You’re on the door. A new face turns up for the shift, hands you an SIA licence card, and walks off to get changed. You glance at it. Looks fine. Photo matches. Hologram’s there. Job done?
Not quite. A licence card is only as good as the check behind it, and getting that check wrong can cost you, your employer, and the licence holder a lot more than a quiet word from the boss.
Here’s how to read an SIA licence card properly, how to verify it in under a minute, and what to do when something doesn’t sit right. For the full application process and licence benefits, check out our SIA licence guide.
What’s Actually On an SIA Licence Card
Every SIA licence card carries the same information in the same place. Once you know where to look, spotting a dodgy one gets a lot easier.
- The licence holder’s photo — front of the card, top left. Compare it to the person standing in front of you. Sounds obvious. People still skip it.
- Full name — printed under the photo.
- Role/sector — for example “Door Supervisor”, “Security Guard”, “CCTV (Public Space Surveillance)”, or “Close Protection”. This is the bit most employers fail to check properly.
- Licence number — a 16-digit number, usually starting with the sector code. You’ll need this for the online check.
- Expiry date — the licence is valid up to and including this date. The day after, it’s not.
- Hologram — a tamper-evident security feature on the front. It should shift colour as you tilt the card.
The back of the card carries the SIA logo, a signature strip, and a contact number for the SIA. There’s no chip, no magnetic strip — the card is essentially an ID document, not a smart card.
How to Verify an SIA Licence in 30 Seconds
The SIA runs a free online licence checker. According to GOV.UK guidance, anyone can use it — employers, venue managers, members of the public, police. You don’t need an account.
Here’s the process:
- Go to the SIA’s Register of Licence Holders on the SIA website.
- Enter the 16-digit licence number from the card.
- Hit search.
The result tells you whether the licence is valid, expired, or suspended, and confirms the role the holder is licensed for. If the system returns nothing, the number is wrong — or the card is fake.
Do this before the shift starts, not after an incident.
Common Problems on the Door
Wrong Role for the Job
A Security Guard licence does not cover door supervision at a licensed premises. A CCTV licence doesn’t cover physical security on the floor. If the role on the card doesn’t match the job, the person is working unlicensed — full stop.
This is the single most common compliance failure the SIA finds during inspections. Staff with valid licences, deployed in the wrong role, by employers or security team leads who didn’t check carefully enough.
Expired Licences
An expired SIA licence is not a valid licence. There’s no grace period. If someone’s working past their expiry date — even by a day — they’re committing an offence under section 3 of the Private Security Industry Act 2001. So is the employer who deployed them.

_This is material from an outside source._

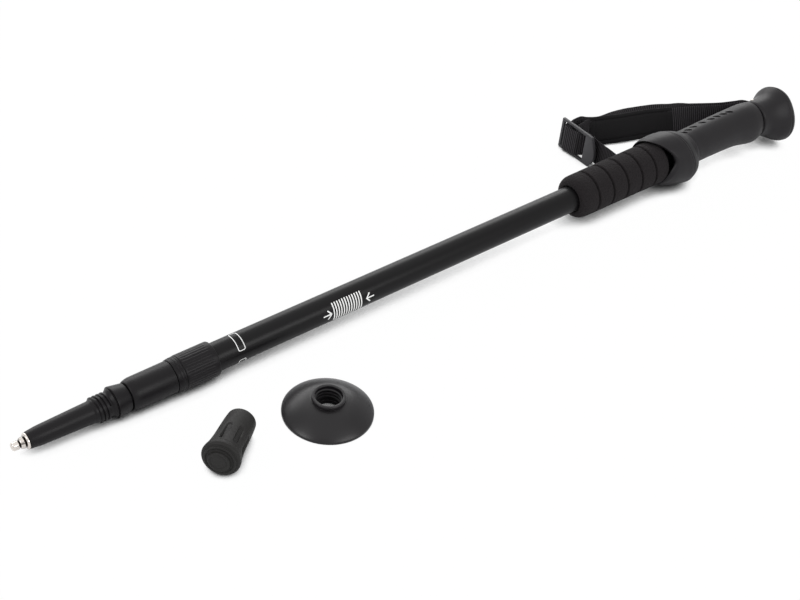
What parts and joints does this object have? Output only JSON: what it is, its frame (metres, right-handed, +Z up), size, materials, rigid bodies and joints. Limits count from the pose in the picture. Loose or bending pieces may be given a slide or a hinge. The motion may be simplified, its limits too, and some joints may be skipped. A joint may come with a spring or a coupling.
{
  "type": "telescopic walking pole",
  "caption": "Twist-lock telescopic walking pole with anti-shock spring, flared grip, foam sleeve and wrist strap, pushed together beside its rubber tip cap and mud basket.",
  "frame": {"origin": "middle of the bounding box's bottom, on the floor that everything lies on", "axes": "+X along the floor from the steel tip to the handle, +Y from the cap and basket towards the wrist strap, +Z up"},
  "size_m": [0.6352, 0.1678, 0.0423],
  "materials": {
    "anodised_tube": "satin black anodised",
    "black_plastic": "moulded black nylon, satin",
    "lock_nylon": "plain moulded nylon",
    "steel": "nickel plated",
    "brass": "turned",
    "foam": null,
    "grip_rubber": "moulded charcoal rubber, soft sheen",
    "webbing": "ribbed black nylon webbing",
    "pad_fabric": "smooth padded fabric with a stitched seam",
    "buckle_plastic": "moulded dark grey plastic",
    "cap_rubber": "dark grey moulded rubber"
  },
  "bodies": {
    "handle": {"upper_tube": "anodised_tube", "upper_collar": "black_plastic", "foam_grip": "foam", "grip": "grip_rubber", "grip_head": "grip_rubber", "strap_pin": "steel", "strap_webbing": "webbing", "wrist_pad": "pad_fabric", "strap_buckle": "buckle_plastic"},
    "wiper_ring": {"collar_ring": "black_plastic"},
    "upper_lock_sleeve": {"middle_sleeve": "lock_nylon"},
    "upper_lock_cone": {"middle_cone": "brass"},
    "shock_unit": {"shock_rod": "steel", "shock_seat": "lock_nylon", "shock_spring": "steel", "shock_stop_nut": "steel", "middle_end_nut": "lock_nylon"},
    "middle_section": {"middle_tube": "anodised_tube", "lower_collar": "black_plastic", "shock_guide": "lock_nylon"},
    "lower_lock_sleeve": {"lower_sleeve": "lock_nylon"},
    "lower_lock_cone": {"lower_cone": "brass"},
    "lower_section": {"lower_tube": "anodised_tube", "lower_plug": "lock_nylon", "lower_screw": "steel", "lower_end_nut": "lock_nylon", "tip_holder": "black_plastic", "tip_pin": "steel"},
    "tip_cap": {"rubber_cap": "cap_rubber"},
    "basket": {"mud_basket": "black_plastic"}
  },
  "joints": [
    {"name": "middle_twist", "type": "hinge", "parent": "handle", "child": "wiper_ring", "pos_m": [-0.31758, 0.00787, 0.0083], "axis": [0.9997, 0, 0.025], "range_deg": [0, 480]},
    {"name": "middle_extend", "type": "slide", "parent": "wiper_ring", "child": "middle_section", "axis": [-0.9997, 0, -0.025], "range_m": [0, 0.385]},
    {"name": "shock_travel", "type": "slide", "parent": "middle_section", "child": "shock_unit", "axis": [-0.9997, 0, -0.025], "range_m": [0, 0.012], "stiffness_N_per_m": 12000, "springref_m": -0.0015, "deforming": ["shock_spring"]},
    {"name": "middle_sleeve_turn", "type": "hinge", "parent": "shock_unit", "child": "upper_lock_sleeve", "pos_m": [-0.31758, 0.00787, 0.0083], "axis": [0.9997, 0, 0.025], "range_deg": [-481, 0]},
    {"name": "middle_cone_slide", "type": "slide", "parent": "upper_lock_sleeve", "child": "upper_lock_cone", "axis": [-0.9997, 0, -0.025], "range_m": [0, 0.0021]},
    {"name": "lower_extend", "type": "slide", "parent": "middle_section", "child": "lower_lock_sleeve", "axis": [-0.9997, 0, -0.025], "range_m": [0, 0.33]},
    {"name": "lower_twist", "type": "hinge", "parent": "lower_lock_sleeve", "child": "lower_section", "pos_m": [-0.31758, 0.00787, 0.0083], "axis": [0.9997, 0, 0.025], "range_deg": [0, 480]},
    {"name": "lower_cone_slide", "type": "slide", "parent": "lower_lock_sleeve", "child": "lower_lock_cone", "axis": [-0.9997, 0, -0.025], "range_m": [0, 0.0021]},
    {"name": "cap_lift", "type": "slide", "parent": "handle", "child": "tip_cap", "axis": [0, 0, 1], "range_m": [0, 0.1]},
    {"name": "basket_lift", "type": "slide", "parent": "handle", "child": "basket", "axis": [0, 0, 1], "range_m": [0, 0.1]}
  ],
  "couplings": [
    {"joint": "middle_sleeve_turn", "follows": "middle_twist", "ratio": -1},
    {"joint": "middle_cone_slide", "follows": "middle_twist", "m_per_rad": 0.00023873},
    {"joint": "lower_cone_slide", "follows": "lower_twist", "m_per_rad": 0.00023873}
  ]
}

The SIA recommends checking expiry dates well in advance and reminding staff to renew at least 16 weeks before their card runs out.
Suspended Licences That Look Fine
This is the sneaky one. A suspended SIA licence card looks identical to a valid one. The hologram’s intact, the date’s not passed, the photo matches. The only way to know is the online checker.
The SIA can suspend a licence for several reasons — pending criminal investigations, breaches of licence conditions, or fitness concerns. The card itself doesn’t change. Only the register does.
Fake or Altered Cards
Fakes do exist, though they’re rare. Warning signs include:
- A hologram that doesn’t shift colour when tilted
- Misaligned text or a photo that looks stuck on
- A licence number that returns no result on the SIA register
- A role title that doesn’t match SIA categories
If you suspect a card is fake, don’t accuse anyone on the spot. Report it to your DPS, your employer, and the SIA via their reporting line.

What Happens If You Get It Wrong
The legal consequences are serious, and they don’t only fall on the individual.
For the licence holder: working without a valid SIA licence is a criminal offence carrying up to six months in prison, a fine of up to £5,000, or both.
For employers and venue operators: supplying unlicensed security — knowingly or through poor checks — carries the same penalties. “I didn’t know” is not a defence. The SIA expects employers to verify every licence, every time.
The SIA has issued substantial fines and prosecuted directors personally for repeated failures to check. Door supervisors have lost licences for working a single shift after expiry.
Build It Into Your Routine
Checking licences sounds like admin. It’s not — it’s the bit of the job that keeps you out of court.
A sensible routine looks like this: verify every new staff member’s licence on the SIA register before their first shift. Keep a dated record of the check. Re-verify any licence within 30 days of its expiry date. And spot-check at random across the team.
If you’re working through an agency or looking to renew your licence after completing the mandatory SIA refresher training, get familiar with the register now. It’s the same tool you’ll use for the rest of your career.
A licence card is a piece of plastic. The register is the truth. Always check the register.